The duty of the board had thus changed from the preservation of Revlon as a corporate entity to the maximization of the company's value at a sale for the stockholders' benefit. This significantly altered the board's responsibilities under the Unocal standards. It no longer faced threats to corporate policy or effectiveness, or to the stockholders' interests, from a grossly inadequate bid. The whole question of defensive measures becomes moot. The directors' role changed from defenders of the corporate bastion to auctioneers charged with getting the best price for the stockholders at a sale of the company.

As the concluding case in the Unocal trilogy, Revlon is the most difficult and far-reaching of the trio. Revlon ties management's obligations during a takeover attempt to a discrete event – the point at which a sale of the company becomes inevitable – that is both ambiguous and commonplace, since its occurrence may be difficult to pinpoint in a hostile takeover, and yet it must arise in every friendly acquisition.

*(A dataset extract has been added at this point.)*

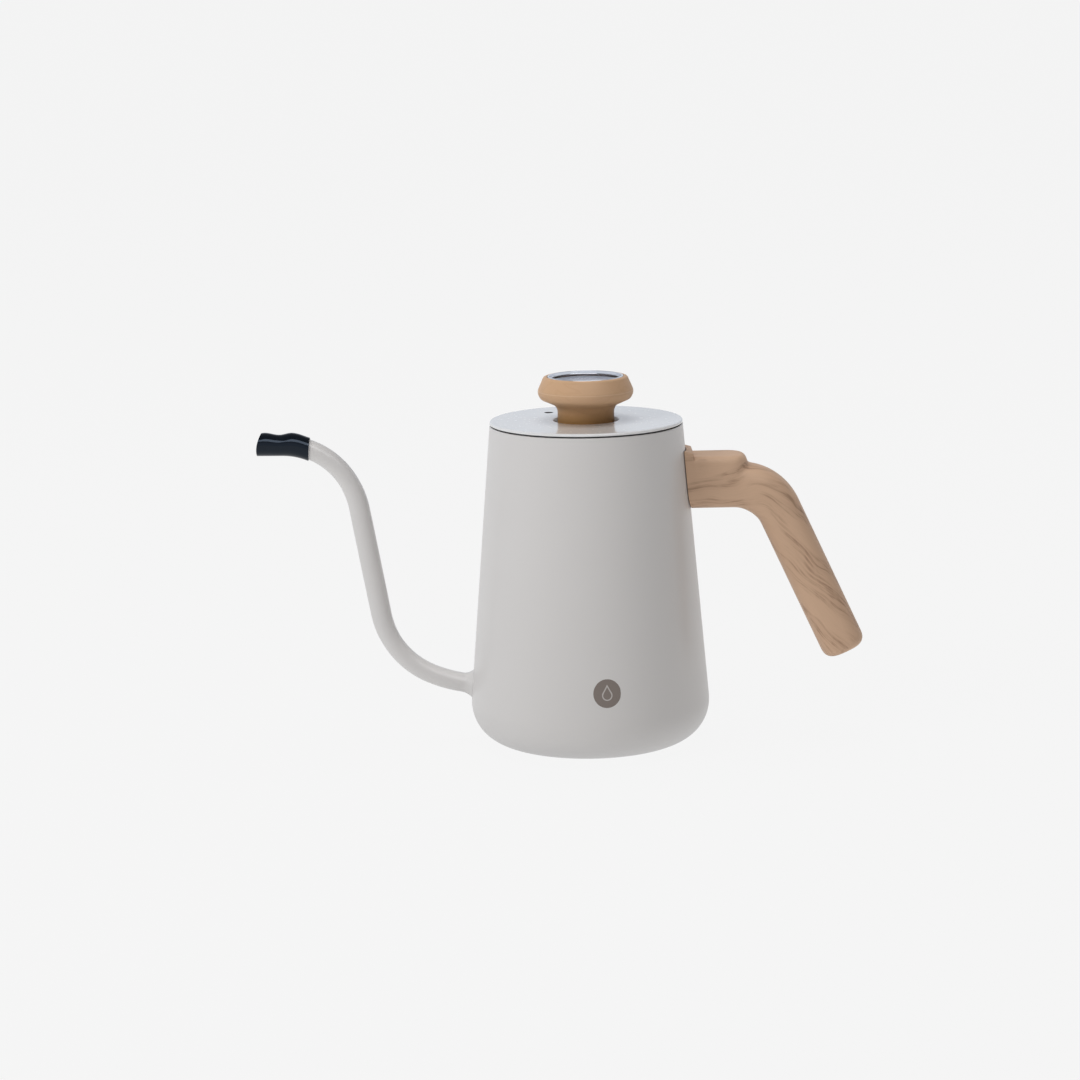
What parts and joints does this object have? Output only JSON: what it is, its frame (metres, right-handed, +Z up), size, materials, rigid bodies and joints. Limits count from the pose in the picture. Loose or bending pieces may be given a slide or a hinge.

Within the confines of defending against a hostile takeover, Revlon poses the problem of specifying precisely what action or decision finally trips the board's duty to lay down its arms and discharge "the Revlon obligation to conduct a sale." Outside the setting of a hostile takeover, Revlon raises the open-ended issue of what follows when the identical action or decision occurs in the course of a friendly deal that does not respond to a hostile bid.